The cat is both alive and dead.

Nope. No breasts in the box, so that is totally out of line.

So. What Schrodinger says is that until we look in the box, we can’t know if the cat is alive or dead. From a quantum mechanics standpoint this LITERALLY means that until we observe it, the cat is both. Alive and dead. Which is really the scary part to me. That means the poor cat is in some zombie like state until some sadistic scientist opens the box.

This is where quantum mechanics gets even weirder… at least on the subject of cats. According to our current understanding of the whole box, cat dilemma – every time they have put the cat in the box with the cat-killing-at-a-random-time device, all possible outcomes have happened. This means that one experiment will yield the following universes: 1) Cat alive universe. 2) Cat dead universe. 3) Cat undead (both) universe. 4) Cat still in box because sadist scientist was eaten by a different undead cat universe. 5) Cat disappears only to be replaced by hungry wolverine universe. 6) Cat escapes box universe. 7) Box and cat simultaneously decide to become a non-event mass with a quantum probability of Zero (thus disappearing) universe. 8) Cat is the sadistic fuck and puts a physicist in a box with a physicist-killing-at-a-random-time device.

You see where this is going, right?

According to quantum mechanics, the universe is a really weird place, so it’s probably best to be a really careful driver. You don’t want to get out of your car to investigate what you just hit.


Thing is… it should have been Schrodinger’s dog. Seriously… have you ever tried to put a cat in a box? They are squirmy and tricksy… and in the case of my cats, smart enough to recognize a  cat-killing-at-a-random-time device when they see one. If he knew cats, he would know that there would be no way to even perform the experiment… even in thought!


Where was I… Oh, right… Burt and his miracle vacations to other universes… I mean, quantum jumping.

Let’s assume that Burt is right and telling us the truth. Let’s assume that Burt can do this. Let’s assume that Burt is not actually a crazy person, is not lying, doing hallucinogenic drugs, fucking with us or just a scam artist. Let’s also assume that he’s not a genetic mutant and the only one in the universe that can do this.

Would you really want to?

Really… would you want to? Let’s go right back to the box. All those outcomes… And give it some real deep thought.

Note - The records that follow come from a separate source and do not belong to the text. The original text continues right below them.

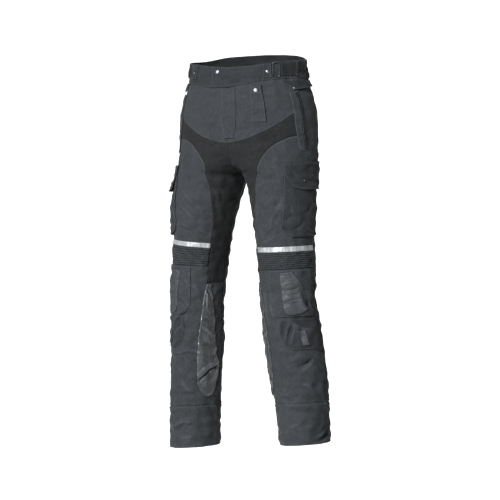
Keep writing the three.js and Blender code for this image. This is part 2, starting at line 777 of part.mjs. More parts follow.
function addStud(name, radius, side, angle, z, lift, liftAt = () => 0) {
  const mesh = addPiece(name, studCap(radius, 2.4), "steel");
  seatOn(mesh, side, angle, z, (a, h) => lift + liftAt(a, h));
}

// Rectangular wire loop of the waist adjuster
const ringWide = 21;
const ringTall = 44;
const ringWire = 3;

function adjusterRing() {
  const outline = new THREE.Shape();
  outline.moveTo(-ringWide / 2, -ringTall / 2);
  outline.lineTo(ringWide / 2, -ringTall / 2);
  outline.lineTo(ringWide / 2, ringTall / 2);
  outline.lineTo(-ringWide / 2, ringTall / 2);
  const hole = new THREE.Path();
  hole.moveTo(-ringWide / 2 + ringWire, -ringTall / 2 + ringWire);
  hole.lineTo(-ringWide / 2 + ringWire, ringTall / 2 - ringWire);
  hole.lineTo(ringWide / 2 - ringWire, ringTall / 2 - ringWire);
  hole.lineTo(ringWide / 2 - ringWire, -ringTall / 2 + ringWire);
  outline.holes.push(hole);
  return new THREE.ExtrudeGeometry(outline, { depth: 2.6, bevelEnabled: false });
}

// Waist adjuster: a tab with a stud, the loop, the strap behind it and its folded end
const adjusterTurn = { left: 0, right: 9 };

function addAdjuster(side) {
  const name = sideName(side);
  const turn = adjusterTurn[name];
  const middle = 1;
  const tabTop = straight([33 + turn, 19], [42.3 + turn, 19], 4);
  const tabFoot = straight([33 + turn, -20], [42.3 + turn, -20], 4);
  addPiece(`adjuster_tab_${name}`, laidPiece(side, ruledGrid(tabTop, tabFoot, 3)), "shell");
  addStud(`adjuster_stud_${name}`, 5, side, 37.5 + turn, -3, rest + layer + 0.4);
  const ring = addPiece(`adjuster_ring_${name}`, adjusterRing(), "steel");
  seatOn(ring, side, 47 + turn, middle, () => 0.6);
  const strapTop = straight([51.9 + turn, 21], [71 + turn, 21], 6);
  const strapFoot = straight([51.9 + turn, -17], [71 + turn, -17], 6);
  addPiece(`adjuster_strap_${name}`, laidPiece(side, ruledGrid(strapTop, strapFoot, 2)), "webbing");
  const endTop = straight([71.4 + turn, 23], [75.5 + turn, 23], 2);
  const endFoot = straight([71.4 + turn, -19], [75.5 + turn, -19], 2);
  addPiece(`strap_end_${name}`, laidPiece(side, ruledGrid(endTop, endFoot, 2), 2.6), "shell");
}

for (const side of [1, -1]) {
  const name = sideName(side);
  addPiece(`front_yoke_${name}`, frontYoke(side), "shell");
  addPiece(`crotch_stretch_${name}`, crotchStretch(side), "stretch");
  addPiece(`thigh_front_${name}`, thighFront(side), "shell");
  addPiece(`ribbed_band_${name}`, ribbedBand(side), "ribbed");
  addPiece(`shin_front_${name}`, shinFront(side), "shell");
  addPiece(`back_${name}`, backPanel(side), "shell");
  addPiece(`hem_${name}`, hemBand(side), "shell");
  addPiece(`pocket_welt_${name}`, pocketWelt(side), "shell");
  addPiece(`hip_flap_${name}`, hipFlap(side), "shell");
  addPiece(`cargo_pocket_${name}`, cargoPocket(side), "shell");
  addPiece(`cargo_flap_${name}`, cargoFlap(side), "shell");
  addPiece(`reflective_strip_${name}`, reflectiveStrip(side), "reflective");
  addPiece(`knee_cup_${name}`, kneeCup(side), "shell");
  addPiece(`knee_patch_${name}`, kneePatch(side), "grip");
  addPiece(`knee_lower_${name}`, kneeLower(side), "shell");
  addPiece(`knee_small_patch_${name}`, kneeSmallPatch(side), "grip");
  addPiece(`calf_grip_${name}`, calfGrip(side), "grip");
  const onFlap = (angle, z) => flapLift(side, angle, z);
  addStud(`cargo_stud_${name}`, 5, side, 66 + pocketTurn[name], -312, rest + layer + 0.5, onFlap);
  addStud(`hip_rivet_${name}`, 3, side, 65, -53, rest + layer + 1.6);
  addAdjuster(side);
}
addPiece("waistband_left", waistbandLeft(), "shell");
addPiece("waistband_right", waistbandRight(), "shell");
addPiece("waistband_back", waistbandBack(), "shell");
addPiece("fly_placket", flyPlacket(), "shell");
addPiece("front_tab", frontTab(), "shell");
addStud("front_tab_stud", 6.5, 1, 25.4, -54, rest + 1.2 + 0.4);
addStud("lap_stud", 6, -1, 12, 0, wall + rest + 0.4);

export default trousers;
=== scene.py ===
# Motorcycle trousers, filled out as when worn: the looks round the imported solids.
# The tables are in millimetres, and every mesh is made in metres. The front faces -Y and the
# wearer's left is +X. On the cloth, angle 0 is the front, 90 the outer side and 180 the back.
import math

import bpy
import numpy as np
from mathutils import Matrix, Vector


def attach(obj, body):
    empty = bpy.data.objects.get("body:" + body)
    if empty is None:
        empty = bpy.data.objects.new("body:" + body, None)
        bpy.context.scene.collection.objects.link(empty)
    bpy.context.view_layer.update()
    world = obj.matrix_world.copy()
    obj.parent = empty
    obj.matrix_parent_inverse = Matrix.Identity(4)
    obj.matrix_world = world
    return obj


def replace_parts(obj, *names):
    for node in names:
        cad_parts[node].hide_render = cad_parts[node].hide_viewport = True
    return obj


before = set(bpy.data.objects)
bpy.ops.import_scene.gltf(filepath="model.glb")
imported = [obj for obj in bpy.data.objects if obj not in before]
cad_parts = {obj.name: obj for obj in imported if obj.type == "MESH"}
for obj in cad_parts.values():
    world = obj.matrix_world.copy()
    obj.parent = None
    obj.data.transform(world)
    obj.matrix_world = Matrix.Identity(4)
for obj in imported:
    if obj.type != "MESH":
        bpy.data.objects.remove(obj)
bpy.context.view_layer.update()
mm = 0.001

# Camera: the photograph's angle, with a very long lens, because the photograph shows no perspective
view = {"azimuth": 27, "elevation": 3, "distance": 60.0, "field": 1.4, "sensor": 36.0, "drop": 0.504,
        "aside": 0.0028, "far": 300}
# Studio: each soft far light's azimuth and elevation, spread in degrees, power and colour
lights = {
    "key": {"azimuth": 0, "elevation": 27, "spread": 13, "power": 12.9, "colour": (1.0, 1.0, 0.985)},
    "rear": {"azimuth": -158, "elevation": 26, "spread": 40, "power": 2.0, "colour": (0.97, 0.99, 1.0)},
}
# The cloth gets the world's faint light, and the camera sees it as a white room past the floor
studio = {"floor": -1.65, "floorHalf": 75.0, "world": 0.11, "seen": 3.0, "lightsAt": 4}


def turned(azimuth, elevation):
    # Unit vector from the object to a viewer at that azimuth and elevation
    a, e = math.radians(azimuth), math.radians(elevation)
    return Vector((math.sin(a) * math.cos(e), -math.cos(a) * math.cos(e), math.sin(e)))


def place(name, data, at, facing):
    # A camera or light at a place, looking along a direction
    thing = bpy.data.objects.new(name, data)
    thing.location = at
    thing.rotation_mode = "QUATERNION"
    thing.rotation_quaternion = facing.to_track_quat("-Z", "Y")
    bpy.context.scene.collection.objects.link(thing)
    return thing


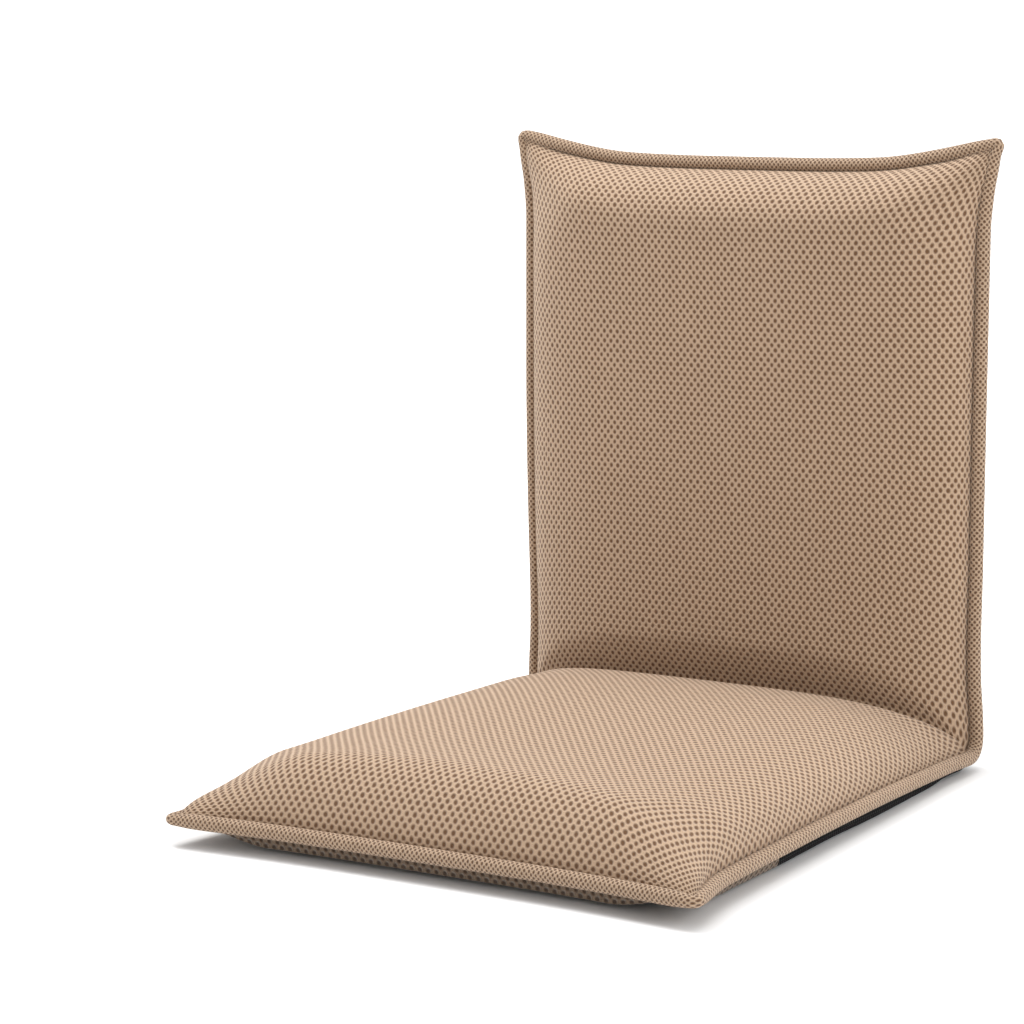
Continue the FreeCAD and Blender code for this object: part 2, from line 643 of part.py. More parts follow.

I almost died on a couple occasions… One of them I got my dumb-ass electrocuted to a nice medium rare. Doctors said that I was lucky to not suffer debilitating brain damage. (He doesn’t know me very well.) One was a car wreck. I could very well have been maimed.

I could have:
stayed with my ex-wife.
fallen for any number of religious scams.
been a republican.
been a democrat.
gone to clown college. (DO NOT ASK!)

This is how I feel most of the time. 

My point is… While there may be more successful “MEs” out there… I am pretty sure, just by the law of averages, that there a lot of them out there that are a lot less successful than I am now.

Ever seen the movie multiplicity? Yeah… if you haven’t I recommend it… it was an amusing watch. But I asked you that so I could show you this.

This is who I would end up meeting on my dimension hopping journeys. And the thing is, ten bucks says, that due to quantum entanglement, EVERY TIME I WENT ON AN EXCURSION, he’d do it at the exact same moment. So every time I would end up with this goofy bastard staring at me from across the table.

If Burt is right, and his guided meditation technique works, my subconscious would guarantee it. Or worse yet… I would be sitting across the table from a me without a goatee. You know, the one with the goatee is the evil one. And I would be forced to deal with the fact that I’m the bad one.

I know it would happen…. since I read about this Quantum Jumping thing, I have dreamt about it several times…

Worse yet… I’d meet a whole bunch of MEs and we’d all be poor, starving artists that can’t sleep, have asperger’s syndrome and mixed bipolar… In short, I’d spend my vacation time with a bunch of assholes!

No thank you. I have plenty of that right here in… What do we call this place… Universe Prime? Universe A? Universe 1? Meh… I’m just going to call it home.

Here we are, meeting for the first time. I’m not sure which
is which, but I KNOW we both love coca-cola!